That mind chatter it can imprison us, making us feel helpless when we are not, keep us stuck in perpetual rumination, questioning ourselves and our actions over and over, plunge us into self-destructive habits and false ideas about what will really make us happy.

Managing our mind chatter is the key for many of us to live our dreams, connect with the essence of who we are, and to create the best lives we can possibly have.  Scores of great sages from spiritual leaders to social scientists and psychologists have addressed the issue.  Here’s Carlos Castenada on the topic:

“We talk to ourselves incessantly about our world. In fact we maintain our world with our internal talk. And whenever we finish talking to ourselves about ourselves and our world, the world is always as it should be. We renew it, we rekindle it with life, we uphold it with our internal talk. Not only that, but we also choose our paths as we talk to ourselves. Thus we repeat the same choices over and over until the day we die, because we keep on repeating the same internal talk over and over until the day we die. A warrior is aware of this and strives to stop his internal talk.”

Got that?  As long as the inner conversation remains the same, we repeat the same choices over and over because we repeat the same internal talk over and over.  We have to change the tunes we sing to ourselves in order to hear the music that inspires our souls to live as large and joyfully as we possibly can.
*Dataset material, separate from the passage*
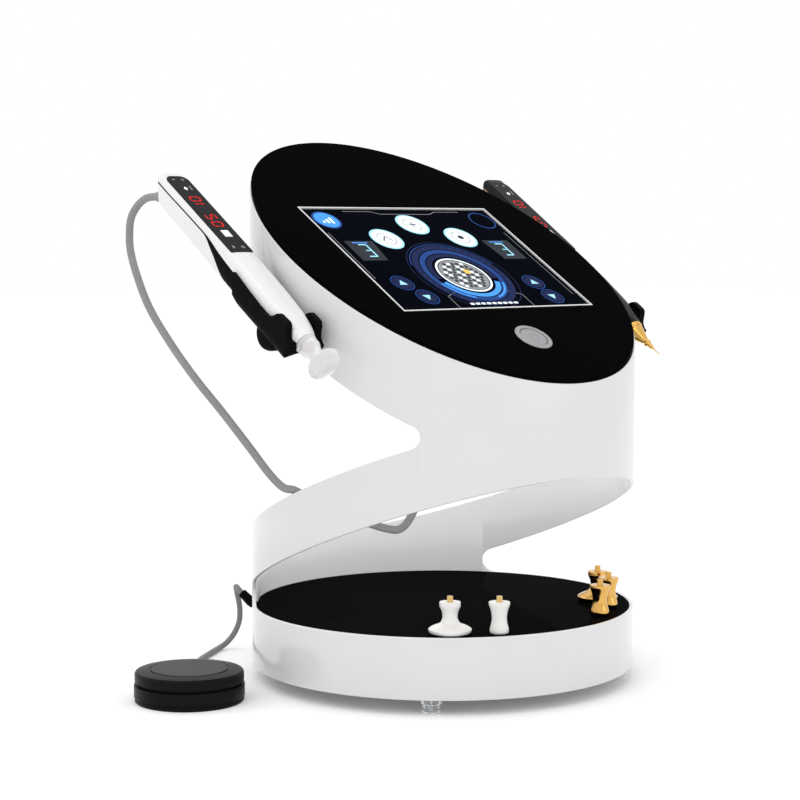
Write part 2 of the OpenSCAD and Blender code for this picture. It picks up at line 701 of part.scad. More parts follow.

But before we dive into the how-to do it, let’s set the stage, the ground of being for the journey.  Before we consider some specifics about how to quiet the mind, let’s go over a few ground rules for the journey:

Practice makes perfect. They don’t call these techniques practices for nothing.  We must practice them.

It’s experiential. If you only read cookbooks, you’ll stay hungry.  If you only read self-help books, you’ll stay stuck.  Attending workshops and classes, and buying an expensive library of self-help books does not substitute for actually doing these practices.  The feeling you get from the experience is what teaches you what you need to learn.

It’s not about the pose. As my yoga teacher says, “It’s not about the pose, it’s about your reaction to the pose.” Most of us will fail at this over and over. Your failures are as great as your successes.  Accepting this with a light attitude is part of the process of managing your thoughts.  When you can accept your failures as gracefully as your successes, well, you are a warrior!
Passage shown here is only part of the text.